Classic Literature 2-3 hours ★★★★★

Key Takeaways

  1. 1

    The American Dream is a magnificent lie -- Gatsby reinvents himself completely and achieves enormous wealth, yet the one thing he actually wants remains forever out of reach, revealing that the dream promises fulfillment it structurally cannot deliver

  2. 2

    You cannot repeat the past -- Gatsby's entire project is an attempt to undo time, to return to a moment five years gone, and his refusal to accept this impossibility is both his grandeur and his destruction

  3. 3

    Wealth does not confer moral worth -- the old money of Tom and Daisy Buchanan is careless and destructive, the new money of Gatsby is desperate and performative, and neither produces decent human beings

  4. 4

    The narrator is never neutral -- Nick claims to reserve judgment, then spends the entire novel judging everyone, revealing that objectivity is itself a performance and every story is shaped by who tells it

  5. 5

    Longing is more powerful than possession -- the green light at the end of Daisy's dock means everything precisely because Gatsby cannot reach it, and the moment he possesses what he desires, the dream begins to die

The novel that turned the American Dream into a tragedy

The green light and the architecture of desire. Gatsby stares across the bay at a green light on Daisy’s dock. He reaches toward it. This single image contains the entire novel’s argument: that desire is most powerful when its object remains at a distance. The green light means everything because it is unreachable. The moment Gatsby stands in the same room as Daisy, the light loses its enchantment. Fitzgerald understood something fundamental about human psychology — we are creatures built for pursuit, not arrival, and the gap between what we imagine and what we get is where all tragedy lives.

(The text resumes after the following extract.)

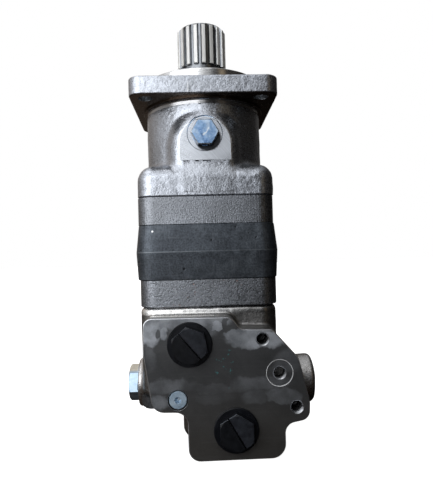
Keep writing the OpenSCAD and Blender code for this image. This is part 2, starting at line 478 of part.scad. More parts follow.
// ---------- selector ----------
module selector_spool() color([0.7, 0.71, 0.73]) translate([0, sel_y, sel_z]) rotate([0, 90, 0]) rotate_extrude($fn = 72)
  polygon([[0, -56], [7, -56], [7, -53], [10.95, -53], [11.95, -52], [11.95, -38], [8.5, -38], [8.5, -18], [11.95, -18], [11.95, -10],
    [8.5, -10], [8.5, 10], [11.95, 10], [11.95, 18], [8.5, 18], [8.5, 38], [11.95, 38], [11.95, 49], [10.95, 50], [6.4, 50], [5.6, 68 - spool_travel], [0, 68 - spool_travel]]);
// coil with ground ends, wound round the spool nose
sp_x0 = 50.3;
sp_x1 = 94.7;
sp_r = 8.7;
sp_w = 1.1;
sp_n = 7;
function helix(n, k) = [for (i = [0:n*k]) [sp_r*cos(360*i/k), sp_r*sin(360*i/k), sp_w + 0.1 + (sp_x1 - sp_x0 - 2*sp_w - 0.2)*i/(n*k)]];
module selector_spring() color([0.35, 0.36, 0.38]) translate([sp_x0, sel_y, sel_z]) rotate([0, 90, 0]) {
  k = 16;
  h = helix(sp_n, k);
  m = len(h);
  pts = [for (i = [0:m - 1]) let (a = 360*i/k) for (j = [0:5]) h[i] + sp_w*[cos(a)*cos(60*j), sin(a)*cos(60*j), sin(60*j)]];
  polyhedron(pts, concat([[for (j = [5:-1:0]) j]], [[for (j = [0:5]) (m - 1)*6 + j]],
    [for (i = [0:m - 2]) for (j = [0:5]) [i*6 + j, i*6 + (j + 1) % 6, (i + 1)*6 + (j + 1) % 6, (i + 1)*6 + j]]));
  ring_z(0, 1.4, sp_r - sp_w, sp_r + sp_w, 40);
  ring_z(sp_x1 - sp_x0 - 1.4, sp_x1 - sp_x0, sp_r - sp_w, sp_r + sp_w, 40);
}
module selector_plug() color([0.72, 0.75, 0.8]) translate([sel_x0, sel_y, sel_z]) rotate([0, 90, 0]) difference() {
  union() {
    intersection() {
      translate([0, 0, -10]) rotate(-13) hexa(31.75, 9.4);
      union() {
        translate([0, 0, -10]) cylinder(r1 = 16.2, r2 = 19, h = 1.8, $fn = 64);
        translate([0, 0, -8.21]) cylinder(r = 19, h = 7.7, $fn = 64);
      }
    }
    translate([0, 0, -1.2]) cylinder(r = 17.6, h = 1.6, $fn = 64);
    translate([0, 0, 0.3]) cylinder(r = 12.0, h = 3, $fn = 48);
    translate([0, 0, 3.2]) cylinder(r = 13.4, h = 13.6, $fn = 48);
  }
  translate([0, 0, 8]) cylinder(r = 9, h = 20, $fn = 40);
}
module selector_plug_seal() color([0.05, 0.05, 0.05]) translate([sel_x0 + 1.55, sel_y, sel_z]) rotate([0, 90, 0]) oring(13.5, 1.0, 48);
module face_plug() color([0.66, 0.72, 0.8]) difference() {
  union() {
    cyl_y(fz + 1.0, fz + 13, px_, pz_, 8.2, 48);
    cone_y(fz + 0.3, fz + 1.01, px_, pz_, 7.6, 8.2, 48);
  }
  translate([px_, fz + 6, pz_]) rotate([90, 0, 0]) hexa(6, 8);
}
// plastic port plug, head toward +z, flange on z = 0
module plastic_plug(a) difference() {
  union() {
    intersection() {
      rotate(a) hexa(29.7, 10);
      union() { cylinder(r = 18, h = 9.2, $fn = 48); translate([0, 0, 9.19]) cylinder(r1 = 16.9, r2 = 15.6, h = 0.81, $fn = 48); }
    }
    cylinder(r = 20.5, h = 1.6, $fn = 64);
    translate([0, 0, 1.59]) cylinder(r1 = 20.5, r2 = 19.8, h = 0.7, $fn = 64);
    rotate(a + 180) translate([3, 0, 9.6]) cylinder(r1 = 0.9, r2 = 0.6, h = 0.7, $fn = 16);
    for (i = [0:3]) rotate(a + 20 + 90*i) translate([18.4, 0, 1.5]) cylinder(r1 = 1.1, r2 = 0.8, h = 1.6, $fn = 20);
    translate([0, 0, -14]) cylinder(r = 16.4, h = 14.01, $fn = 64);
    translate([0, 0, -15.4]) cylinder(r1 = 15, r2 = 16.4, h = 1.41, $fn = 64);
  }
  translate([0, 0, 9.0]) rotate(a - 90) cube([60, 1.5, 4.4], center = true);
  translate([0, 0, -17]) cylinder(r = 12.6, h = 20.5, $fn = 48);
}
module port_plug_a() color([0.05, 0.055, 0.065]) translate([ax_, fz - 0.05, az_]) rotate([90, 0, 0]) plastic_plug(40);
module port_plug_b() color([0.05, 0.055, 0.065]) translate([bx_, fz - 0.05, bz_]) rotate([90, 0, 0]) plastic_plug(30);
module long_bolts() color([0.3, 0.31, 0.33]) for (x = [-1, 1], y = [-1, 1]) translate([x*bolt_c, y*bolt_c, z5 - 10]) {
  intersection() { hexa(24, 9.6); cylinder(r1 = 12.6, r2 = 16, h = 9.6, $fn = 48); }
  translate([0, 0, 9]) cylinder(r = 12, h = 0.95, $fn = 48);
  translate([0, 0, 9.5]) cylinder(r = 8, h = -97 - z5 + 0.5, $fn = 40);
}

bearing_housing();
output_shaft();
dust_seal();
shaft_seal();
front_cover();
cover_seal();
cover_screws();
front_bearing_cup();
front_bearing_cone();
front_bearing_cage();
front_bearing_rollers();
bearing_spacer();
rear_bearing_cup();
rear_bearing_cone();
rear_bearing_cage();
rear_bearing_rollers();
shaft_nut();
case_drain_plug();
case_drain_seal();
housing_seal();
wear_plate();
ring_front_seal();
roller_ring();
roller_1();
roller_2();
roller_3();
roller_4();
roller_5();
roller_6();
roller_7();
roller_8();
roller_9();
star();
main_drive();
drive_spacer();
valve_drive();
ring_rear_seal();
valve_plate();
valve_plate_seal();
dowel_pins();
valve_housing();
disc_valve();
balance_ring();
balance_seal();
balance_spring();
balance_pins();
selector_spool();
selector_spring();
selector_plug();
selector_plug_seal();
face_plug();
port_plug_a();
port_plug_b();
long_bolts();
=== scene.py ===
import math
import bpy
import numpy as np
from mathutils import Matrix, Vector


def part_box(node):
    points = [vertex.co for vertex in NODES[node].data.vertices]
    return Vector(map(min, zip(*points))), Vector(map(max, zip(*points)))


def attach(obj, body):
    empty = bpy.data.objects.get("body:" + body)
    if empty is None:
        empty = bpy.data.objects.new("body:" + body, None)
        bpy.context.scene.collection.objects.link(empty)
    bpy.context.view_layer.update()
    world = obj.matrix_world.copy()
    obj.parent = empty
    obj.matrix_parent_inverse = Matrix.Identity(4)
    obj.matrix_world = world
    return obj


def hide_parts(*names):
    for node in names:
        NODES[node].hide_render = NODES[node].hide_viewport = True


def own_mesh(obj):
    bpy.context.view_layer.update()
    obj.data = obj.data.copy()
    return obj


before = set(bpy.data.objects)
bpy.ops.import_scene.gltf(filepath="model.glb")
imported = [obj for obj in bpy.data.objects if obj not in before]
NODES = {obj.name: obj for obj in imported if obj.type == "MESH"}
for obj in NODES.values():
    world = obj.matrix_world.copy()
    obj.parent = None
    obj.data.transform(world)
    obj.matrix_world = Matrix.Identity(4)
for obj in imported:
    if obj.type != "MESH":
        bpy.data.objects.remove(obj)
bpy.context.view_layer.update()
MM = 0.001

# ------------------------------------------------------------------ camera
# fitted to the photograph: right, forward and up of the camera in the part's frame
RIGHT = (0.99896, -0.03683, -0.02678)
FWD = (0.03740, 0.99908, 0.02118)
UP = (0.02597, -0.02216, 0.99942)
CAM_POS = (-7.757, -510.354, -170.898)
cam_data = bpy.data.cameras.new("camera")
cam_data.sensor_fit = "AUTO"
cam_data.sensor_width = 36.0
cam_data.lens = 458.98 / 485.0 * 36.0
cam_data.clip_start = 0.01
cam_data.clip_end = 20.0
cam = bpy.data.objects.new("camera", cam_data)
bpy.context.collection.objects.link(cam)
m = Matrix.Identity(4)
for i in range(3):
    m[i][0] = RIGHT[i]
    m[i][1] = UP[i]
    m[i][2] = -FWD[i]
    m[i][3] = CAM_POS[i] * MM
cam.matrix_world = m
bpy.context.scene.camera = cam

# ------------------------------------------------------------------ distance fields, millimetres
def hyp(a, b):
    return np.sqrt(a * a + b * b)


def r_union(a, b, r):
    if r <= 0:
        return np.minimum(a, b)
    return np.maximum(r, np.minimum(a, b)) - hyp(np.maximum(r - a, 0), np.maximum(r - b, 0))


def r_inter(a, b, r):
    return -r_union(-a, -b, r)


def cyl_z(x, y, z, cx, cy, r, z0, z1, e=0.0):
    d = hyp(x - cx, y - cy) - r
    w = np.abs(z - (z0 + z1) / 2) - (z1 - z0) / 2
    return r_inter(d, w, e)


def cyl_x(x, y, z, cy, cz, r, x0, x1, e=0.0):
    d = hyp(y - cy, z - cz) - r
    w = np.abs(x - (x0 + x1) / 2) - (x1 - x0) / 2
    return r_inter(d, w, e)


def cyl_y(x, y, z, cx, cz, r, y0, y1, e=0.0):
    d = hyp(x - cx, z - cz) - r
    w = np.abs(y - (y0 + y1) / 2) - (y1 - y0) / 2
    return r_inter(d, w, e)


def rsq(x, y, h, r):
    qx = np.abs(x) - h + r
    qy = np.abs(y) - h + r
    return np.minimum(np.maximum(qx, qy), 0) + hyp(np.maximum(qx, 0), np.maximum(qy, 0)) - r


def box(x, y, z, lo, hi, r=0.0):
    c = [(a + b) / 2 for a, b in zip(lo, hi)]
    s = [(b - a) / 2 - r for a, b in zip(lo, hi)]
    qx, qy, qz = np.abs(x - c[0]) - s[0], np.abs(y - c[1]) - s[1], np.abs(z - c[2]) - s[2]
    out = np.sqrt(np.maximum(qx, 0) ** 2 + np.maximum(qy, 0) ** 2 + np.maximum(qz, 0) ** 2)
    return out + np.minimum(np.maximum(qx, np.maximum(qy, qz)), 0) - r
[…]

The invention of Jay Gatsby. James Gatz of North Dakota ceases to exist and Jay Gatsby of West Egg takes his place. This is not simple deception. It is the American project in miniature: the belief that you can shed your history, remake yourself from nothing, and become whoever you decide to be. Gatsby succeeds at this reinvention in every material way. He has the mansion, the shirts, the parties. But his new identity has a fatal flaw — it was built entirely around one person’s approval, and that person has moved on. Identity constructed for an audience collapses when the audience leaves.

The carelessness of privilege. Tom and Daisy Buchanan are the novel’s true villains, not because they are evil but because they are careless. They smash things and people, then retreat into their money and let others clean up the mess. This is Fitzgerald’s sharpest observation about class in America: the truly wealthy are not defined by what they have but by what they can afford to destroy without consequence. Gatsby, for all his wealth, can never achieve this particular form of invulnerability.

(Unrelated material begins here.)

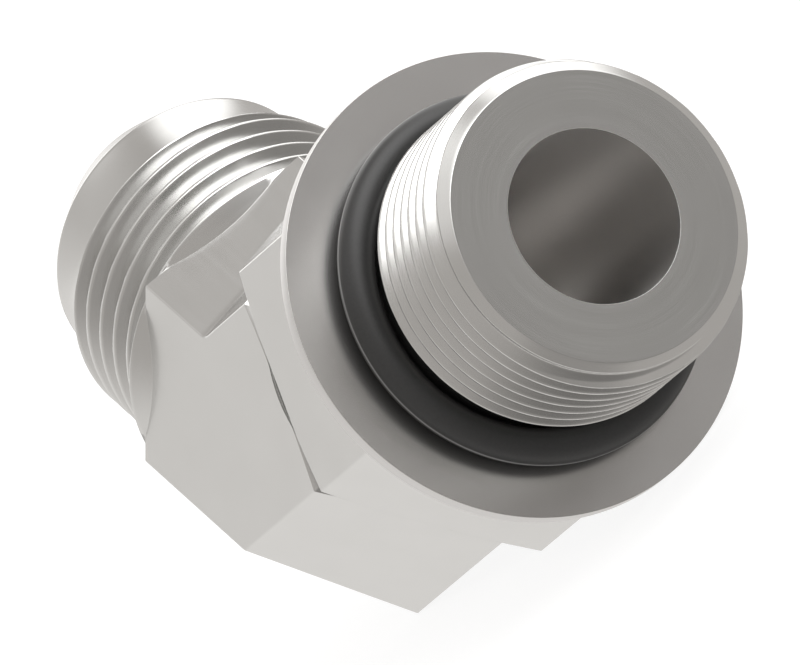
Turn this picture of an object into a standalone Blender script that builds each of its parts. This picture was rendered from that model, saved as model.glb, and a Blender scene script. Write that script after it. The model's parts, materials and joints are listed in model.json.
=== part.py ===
"""A 45 degree adjustable elbow adapter: 37 degree flare end, hexagonal elbow body,
and a straight-thread port stud with lock nut, backup washer and O-ring.

Local frame of the fitting: origin on the port seat plane (front of the backup washer),
+Z along the port stud, +X toward the inside of the bend, so the elbow lies in XZ.
"""

import math

import bmesh
import bpy
from mathutils import Matrix, Vector

MM = 0.001

# Elbow body
BEND = math.radians(45.0)            # change of direction between the two legs
BODY_ACROSS_FLATS = 27.0 * MM
VERTEX_DEPTH = 29.75 * MM            # port seat plane to where the two axes cross
SHOULDER_DEPTH = 17.4 * MM           # port seat plane to the end of the port leg's hexagon
SHOULDER_CHAMFER = math.radians(10.0)
RELIEF_WIDTH = 0.53 * MM             # turned recess round the root of the stud
RELIEF_DEPTH = 0.7 * MM
RELIEF_FLOOR = 0.2 * MM              # the recess narrows to this at the foot of its wall
VALLEY_FILLET = 1.6 * MM             # inside of the bend
BORE_DIAMETER = 14.0 * MM
DRILL_POINT = math.radians(118.0)

# Port stud, a 26.44 mm straight thread modelled at its major diameter
STUD_THREAD_DIAMETER = 26.44 * MM
STUD_REACH = 16.9 * MM               # port seat plane to the stud's end face
STUD_CHAMFER = 1.52 * MM             # 45 degree chamfer round the end face
GROOVE_DEPTH = 1.27 * MM             # O-ring groove behind the front thread, below its crests
GROOVE_FRONT = 5.1 * MM              # seat plane to the rear end of the front thread
GROOVE_REAR = 3.0 * MM               # seat plane back to the lock nut's thread

# Flare end, a 27 mm thread modelled at its major diameter
COLLAR_STEP = 1.35 * MM              # height of the collar over the flare thread
COLLAR_REACH = 12.5 * MM             # vertex to the end of the flare leg's hexagon
COLLAR_LIP = 0.2 * MM                # the turned rim stands this far past the hexagon
COLLAR_CONE = math.radians(45.0)
FLARE_THREAD_DIAMETER = 27.0 * MM
FLARE_THREAD_END = 23.75 * MM        # vertex to the end of the full thread
TIP_STEP = 1.8 * MM                  # plain lead in front of the thread, below its crests
TIP_REACH = 29.9 * MM                # vertex to the large end of the nose cone
NOSE_ANGLE = math.radians(37.0)
NOSE_LAND = 1.2 * MM                 # width of the flat end face round the bore

# Lock nut
NUT_WALL = 2.53 * MM                 # stud thread to the middle of a flat
NUT_THICKNESS = 11.3 * MM
NUT_CHAMFER = math.radians(20.0)
NUT_LAND = 0.6 * MM                  # middle of a flat to the circle where the chamfers start
THREAD_CLEARANCE = 0.08 * MM         # radial, nut bore over stud thread
NUT_COUNTERSINK = 0.8 * MM

# Backup washer and O-ring
WASHER_WIDTH = 5.18 * MM             # hole to rim
WASHER_THICKNESS = 1.2 * MM
WASHER_CLEARANCE = 0.25 * MM         # radial, washer hole over stud thread
WASHER_EDGE = 0.12 * MM
RING_SECTION = 2.9 * MM
CONTACT_GAP = 0.1 * MM               # left between pieces that press on each other

# Finish of the mesh
ROUND_STEPS = 64
RING_STEPS = 20
VALLEY_STEPS = 6


def leg_direction():
    """Unit vector from the elbow's vertex along the flare leg."""
    return Vector((math.sin(BEND), 0.0, -math.cos(BEND)))


def leg_turn():
    """Rotation that takes +Z onto the flare leg, keeping Y."""
    return Matrix.Rotation(math.pi - BEND, 4, "Y")


def vertex():
    return Vector((0.0, 0.0, -VERTEX_DEPTH))


def steel(name, colour, roughness, metallic):
    material = bpy.data.materials.new(name)
    material.use_nodes = True
    shader = material.node_tree.nodes["Principled BSDF"]
    shader.inputs["Base Color"].default_value = (*colour, 1.0)
    shader.inputs["Roughness"].default_value = roughness
    shader.inputs["Metallic"].default_value = metallic
    return material


def mesh_object(name, work, collection, material=None):
    """Turns a bmesh into an object in the given collection."""
    mesh = bpy.data.meshes.new(name)
    bmesh.ops.recalc_face_normals(work, faces=work.faces)
    work.to_mesh(mesh)
    work.free()
    thing = bpy.data.objects.new(name, mesh)
    collection.objects.link(thing)
    if material:
        mesh.materials.append(material)
    return thing


def turned(name, profile, collection, place=Matrix.Identity(4), material=None, steps=ROUND_STEPS):
    """A solid of revolution about local Z from (radius, height) points, listed top to bottom."""
    mesh = bpy.data.meshes.new(name)
    points = [(radius, 0.0, height) for radius, height in profile]
    mesh.from_pydata(points, [(i, i + 1) for i in range(len(points) - 1)], [])
    thing = bpy.data.objects.new(name, mesh)
    collection.objects.link(thing)
    screw = thing.modifiers.new("turn", "SCREW")
    screw.steps = steps
    screw.render_steps = steps
    screw.use_merge_vertices = True
    screw.merge_threshold = 1e-6
    thing.matrix_world = place
    if material:
        mesh.materials.append(material)
    return thing


def closed_turned(name, profile, collection, material=None, steps=ROUND_STEPS):
    """A ring: the profile runs down its outer side and back up its inner side."""
    return turned(name, [*profile, profile[0]], collection, material=material, steps=steps)


def helper(thing):
    thing.hide_render = True
    thing.display_type = "WIRE"
    return thing


def combine(thing, other, operation):
    cut = thing.modifiers.new(other.name, "BOOLEAN")
    cut.operation = operation
    cut.solver = "EXACT"
    cut.use_self = True  # a corner may lie right on an edge of the cutter, as the nut's do
    cut.object = helper(other)


def hex_prism(work, across_flats, bottom, top, place=Matrix.Identity(4)):
    """A hexagonal prism along local Z with a corner on local X."""
    radius = across_flats / math.sqrt(3.0)
    middle = Matrix.Translation((0.0, 0.0, (bottom + top) / 2))
    made = bmesh.ops.create_cone(
        work,
        cap_ends=True,
        segments=6,
        radius1=radius,
        radius2=radius,
        depth=top - bottom,
        matrix=place @ middle @ Matrix.Rotation(math.radians(30.0), 4, "Z"),
    )
    # create_cone starts on +Y, so a twelfth of a turn brings a corner onto X
    return made["verts"]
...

Nick Carraway and the unreliable witness. Nick tells us on the first page that he reserves all judgments. He then proceeds to judge every person he encounters. This is not a flaw in the writing — it is the point. Nick is attracted to Gatsby precisely because Gatsby represents everything Nick claims to despise: ostentation, dishonesty, sentimentality. The novel asks whether we can ever see clearly when we are implicated in what we observe, and the answer is no.

The past as an impossible destination. Gatsby tells Nick that of course you can repeat the past. This is the most delusional and most human statement in American literature. Every person who has ever lost something important has felt the pull of this belief — that with enough effort, enough money, enough will, you can turn the clock back. Fitzgerald shows that this impulse is not just futile but destructive. The past Gatsby wants to return to never existed in the form he remembers it.

The context that makes this book matter

Fitzgerald wrote Gatsby during the Jazz Age boom, when American prosperity seemed limitless and self-invention was the national religion. He saw through the glitter to the emptiness beneath, producing a novel that sold poorly in his lifetime but became the defining American novel of the twentieth century. He was twenty-eight years old.

Read this if…

You want to understand what makes American culture tick at its deepest level — the promise, the striving, the inevitable disillusionment. You are interested in how desire works and why getting what you want is rarely what you imagined.

Skip this if…

You need to like the characters. Nobody in this novel is admirable. Gatsby is a delusional criminal, Tom is a brutish racist, Daisy is hollow, and Nick is a passive observer who does nothing when he should act. If moral heroes matter to you, look elsewhere.

Start here

Read it straight through in one sitting if you can. It is short enough, and the cumulative effect of the prose depends on momentum. Pay attention to the color imagery — green, white, yellow, grey — which carries the novel’s emotional argument beneath the surface.